Email of the day on cash holdings and the Wall Street leash effect
Comment of the Day

December 09 2021

Commentary by Eoin Treacy

Email of the day on cash holdings and the Wall Street leash effect

I'm a returning subscriber from the 2005-2014 timeframe. Just listened to today's commentary. I'm well positioned in commodities and emerging markets (especially Indonesia and SE Asia). When the big tech stocks and dollar do finally rollover, won't that take down everything, including what I'm holding? In effect, is it better to sit and wait where I am -- or move to cash now and buy back into commodities/emerging markets when the current bull market in tech and the dollar ends? Would be grateful for any comment or guidance you might have. Thanks.

Eoin Treacy's view

Welcome back! I’d also like to welcome to all our new subscribers. It’s an uncertain time for many investors and I will strive to make sense of the world as markets incorporate and evolve past the pandemic era.

In last night’s video I discussed the pull of valuations present in many ex-US markets. We are beginning to see individual currencies appreciate in Asia, as they take their lead from the Renminbi’s recent strength. That will attract attention from investors already pre-disposed to invest in emerging markets.

Several commodity related markets are also firming as they tackle spikes in inflation. Countries like Brazil, South Africa, Chile, and Indonesia will be cutting spending below pre-pandemic levels in 2022. That should lend support to their respective currencies and balance of payments data should improve as commodity reprices hold most of their gains. That should help to flatter the performance of their respective stock markets. A catch-up rally is overdue.

Wall Street’s leading eight companies have a combined market cap of $12.2 trillion. It’s impossible to get to that level without most global investors having positions. When they roll over it will have a significant contagion effect on everything else. There is no helping that. However, they do not exhibit top formation development at present and the FANGMANT relative to the NYSE ratio broke out to new highs this week.

Despite short-term overbought conditions on stocks like Apple, the largest companies continue to thrive.

In any future bear market, the most leveraged portions of the market will suffer most. Ex-US markets are under-owned and less leveraged. They will not be immune, but are unlikely to fall as much and will bounce back faster. Until they roll over, the push factor is less likely to emerge to fuel outsized moves into ex-US markets.

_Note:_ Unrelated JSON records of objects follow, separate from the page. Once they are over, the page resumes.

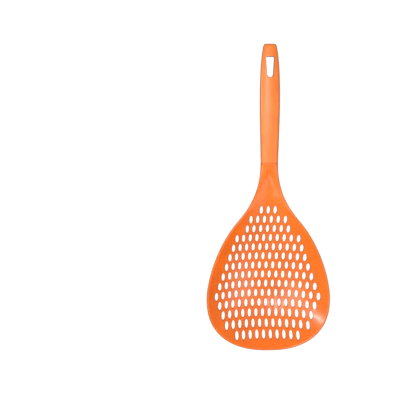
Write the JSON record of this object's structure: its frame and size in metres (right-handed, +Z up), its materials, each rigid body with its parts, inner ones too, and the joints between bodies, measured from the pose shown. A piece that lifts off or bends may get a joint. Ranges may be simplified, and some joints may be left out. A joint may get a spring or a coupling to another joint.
{
  "type": "perforated sand scoop",
  "caption": "One-hand sifting scoop: a perforated teardrop bowl with a thin rim, a troughed neck and a slim hollow handle with a hanging slot at its end.",
  "frame": {"origin": "on the ground, under the middle of the scoop's length and width, with the scoop lying open side up", "axes": "+X across the scoop, +Y along its length towards the handle's end, +Z up out of the bowl"},
  "size_m": [0.142, 0.348, 0.0429],
  "materials": {
    "bowl_plastic": "semi-gloss moulded plastic",
    "handle_plastic": "satin moulded plastic",
    "pin_plastic": "plain moulded plastic"
  },
  "bodies": {
    "root": {"scoop_bowl": "bowl_plastic", "handle_front_shell": "handle_plastic", "handle_back_shell": "handle_plastic", "tang_pin_front": "pin_plastic", "tang_pin_rear": "pin_plastic"}
  },
  "joints": []
}
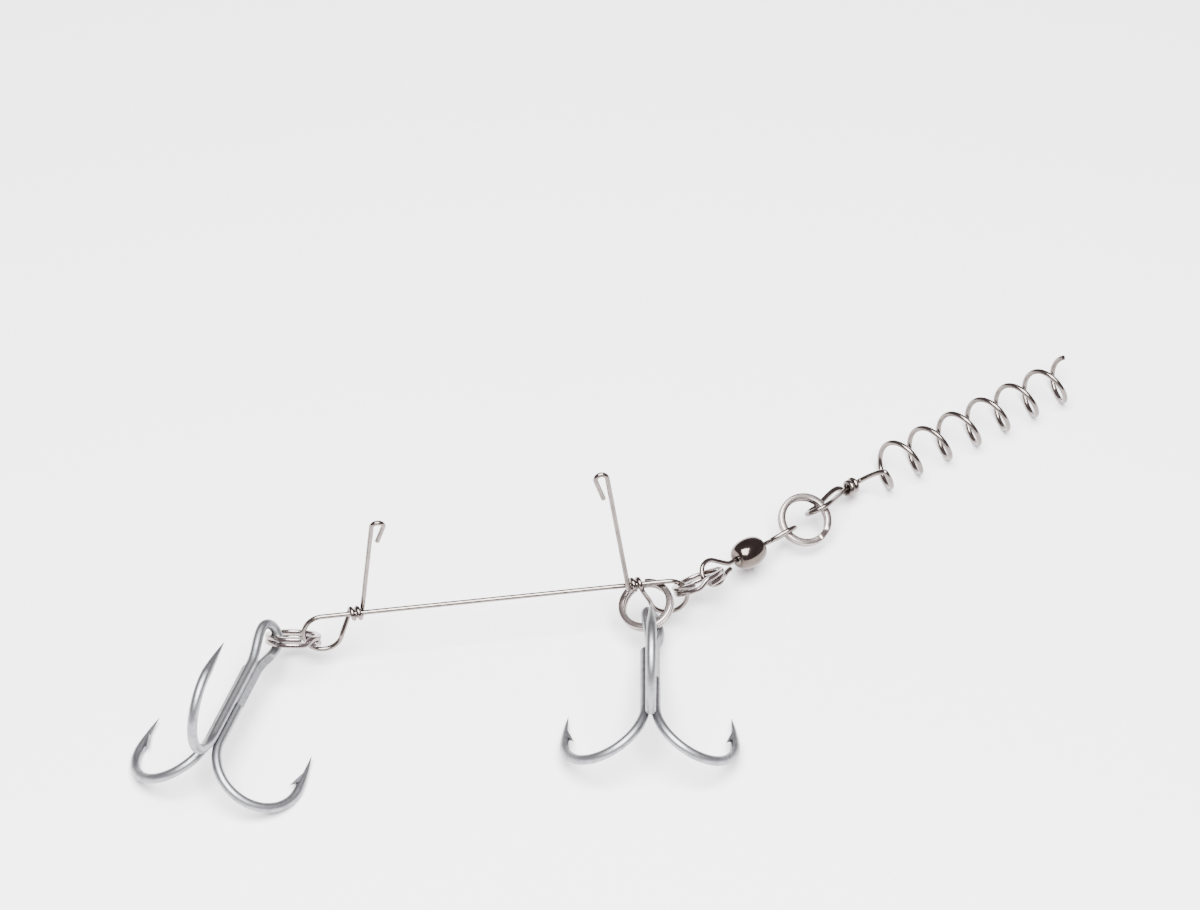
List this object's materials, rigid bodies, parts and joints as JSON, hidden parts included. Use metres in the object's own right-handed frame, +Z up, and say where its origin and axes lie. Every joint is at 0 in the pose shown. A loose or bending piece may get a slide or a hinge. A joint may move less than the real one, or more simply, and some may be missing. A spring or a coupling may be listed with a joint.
{
  "type": "treble hook rig",
  "caption": "Bent wire stinger for a soft fishing lure, with treble hooks hung on split rings and a corkscrew that turns into the lure's nose by way of a barrel swivel.",
  "frame": {"origin": "on the table, under the middle of the rig's bounding box", "axes": "+Z up, +X along the corkscrew's axis towards its cut tip, and the hooks lie towards -X and -Y"},
  "size_m": [0.1816, 0.0636, 0.0336],
  "materials": {
    "bright_wire": "bright drawn stainless wire",
    "flattened_steel": "bright stainless, rolled flat with rounded edges",
    "tinned_hook": "satin tin plating, matt where pressed and brazed",
    "black_nickel": "polished black nickel"
  },
  "bodies": {
    "stinger": {"stinger_wire": "bright_wire"},
    "rear_ring": {"rear_split_ring": "flattened_steel"},
    "rear_treble": {"rear_double_hook": "tinned_hook", "rear_single_hook": "tinned_hook", "rear_braze": "tinned_hook"},
    "front_ring": {"front_split_ring": "flattened_steel"},
    "front_treble": {"front_double_hook": "tinned_hook", "front_single_hook": "tinned_hook", "front_braze": "tinned_hook"},
    "swivel_ring": {"swivel_split_ring": "flattened_steel"},
    "swivel_rear_eye": {"swivel_rear_eye": "bright_wire"},
    "barrel": {"swivel_barrel": "black_nickel"},
    "swivel_front_eye": {"swivel_front_eye": "bright_wire"},
    "corkscrew_ring": {"corkscrew_split_ring": "flattened_steel"},
    "corkscrew_screw": {"corkscrew": "bright_wire"}
  },
  "joints": [
    {"name": "rear_ring_swing", "type": "hinge", "parent": "stinger", "child": "rear_ring", "pos_m": [-0.05492, 0.02773, 0.00625], "axis": [0.3713, 0.4928, 0.7869], "range_deg": [-60, 60]},
    {"name": "rear_treble_swing", "type": "hinge", "parent": "rear_ring", "child": "rear_treble", "pos_m": [-0.06077, 0.02836, 0.00862], "axis": [-0.0254, -0.8418, 0.5391], "range_deg": [-80, 80]},
    {"name": "front_ring_swing", "type": "hinge", "parent": "stinger", "child": "front_ring", "pos_m": [-0.00349, 0.00324, 0.0072], "axis": [-0.3609, -0.0728, 0.9298], "range_deg": [-30, 11]},
    {"name": "front_treble_swing", "type": "hinge", "parent": "front_ring", "child": "front_treble", "pos_m": [-0.00597, -0.00169, 0.00585], "axis": [0.8697, -0.3862, 0.3073], "range_deg": [-45, 90]},
    {"name": "swivel_ring_swing", "type": "hinge", "parent": "stinger", "child": "swivel_ring", "pos_m": [0.00224, 0.00062, 0.00798], "axis": [0.0095, 0.6781, 0.7349], "range_deg": [-22, 14]},
    {"name": "swivel_rear_eye_swing", "type": "hinge", "parent": "swivel_ring", "child": "swivel_rear_eye", "pos_m": [0.00818, 0.00194, 0.00668], "axis": [-0.5404, 0.6219, -0.5668], "range_deg": [-45, 35]},
    {"name": "barrel_spin", "type": "hinge", "parent": "swivel_rear_eye", "child": "barrel", "pos_m": [0.0169, 0.00297, 0.00576], "axis": [0.9877, 0.116, -0.1045], "continuous": true},
    {"name": "swivel_front_eye_spin", "type": "hinge", "parent": "barrel", "child": "swivel_front_eye", "pos_m": [0.02499, 0.00392, 0.00491], "axis": [0.9877, 0.116, -0.1045], "continuous": true},
    {"name": "corkscrew_ring_swing", "type": "hinge", "parent": "swivel_front_eye", "child": "corkscrew_ring", "pos_m": [0.02707, 0.00416, 0.00469], "axis": [-0.0666, -0.474, 0.878], "range_deg": [-60, 50]},
    {"name": "corkscrew_screw_swing", "type": "hinge", "parent": "corkscrew_ring", "child": "corkscrew_screw", "pos_m": [0.03362, 0.005, 0.00564], "axis": [-0.1864, 0.8704, 0.4558], "range_deg": [-60, 80]}
  ]
}
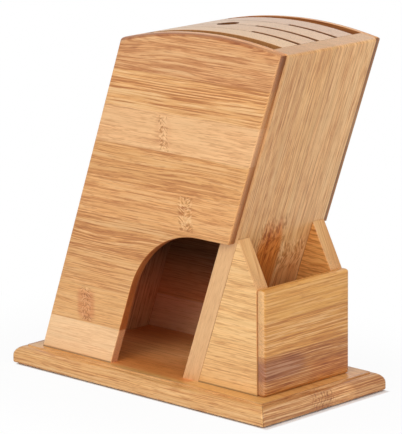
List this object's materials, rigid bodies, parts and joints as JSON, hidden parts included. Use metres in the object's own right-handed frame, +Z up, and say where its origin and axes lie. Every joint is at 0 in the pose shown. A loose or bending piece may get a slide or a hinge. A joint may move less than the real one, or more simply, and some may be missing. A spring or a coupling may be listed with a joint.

That’s normal in any bull market. The first psychological perception stage of a new bull market is disbelief. That’s where we are now. The crowd does not believe in the potential for ex-US to outperform and does not believe the narrow tech sector could ever disappoint. The next stage is acceptance. We are not there yet so the bull market in commodities and ex-US assets is still in its infancy.

The most important factor for highly appreciated assets is the trajectory of interest rates. The post Global Financial Crisis environment resulted in the Japanisation of Europe. It is possible that the post pandemic world will result in the Japanisation of the USA.

 The Federal Reserve is talking a good game about normalising interest rates, but debt servicing costs recovered to pre-pandemic levels this year. Every 100-basis point rise in yields results in servicing costs rising by about $110 billion or 20%.

That’s assuming the quantity of debt remains static. When we take the rising costs of Medicare and social security into account there is a massive ongoing funding requirement. That’s before we even begin to think about the spending programs proposed to forgive student debt, pay for childcare, fund climate action and ease social divisions.

The Fed may go ahead and accelerate the taper and raise rates once for the sake of appearances but how much can they really raise rates when the impact on the bond market would be so profound? That suggests inflation will need to trend higher for years before the Fed and the population at large are willing to make the sacrifices necessary to correct the fiscal condition. That could take a long time because the condition of the polity remains heavily divided with both sides convinced of the rightness of their actions.
It’s usually unproductive to question the sustainability of a bull market until we have evidence liquidity is in fact tightening. High yield spreads are attempting to breakout and are currently pausing in the region of the trend mean. Market strife generally accompanies moves above 500 basis points.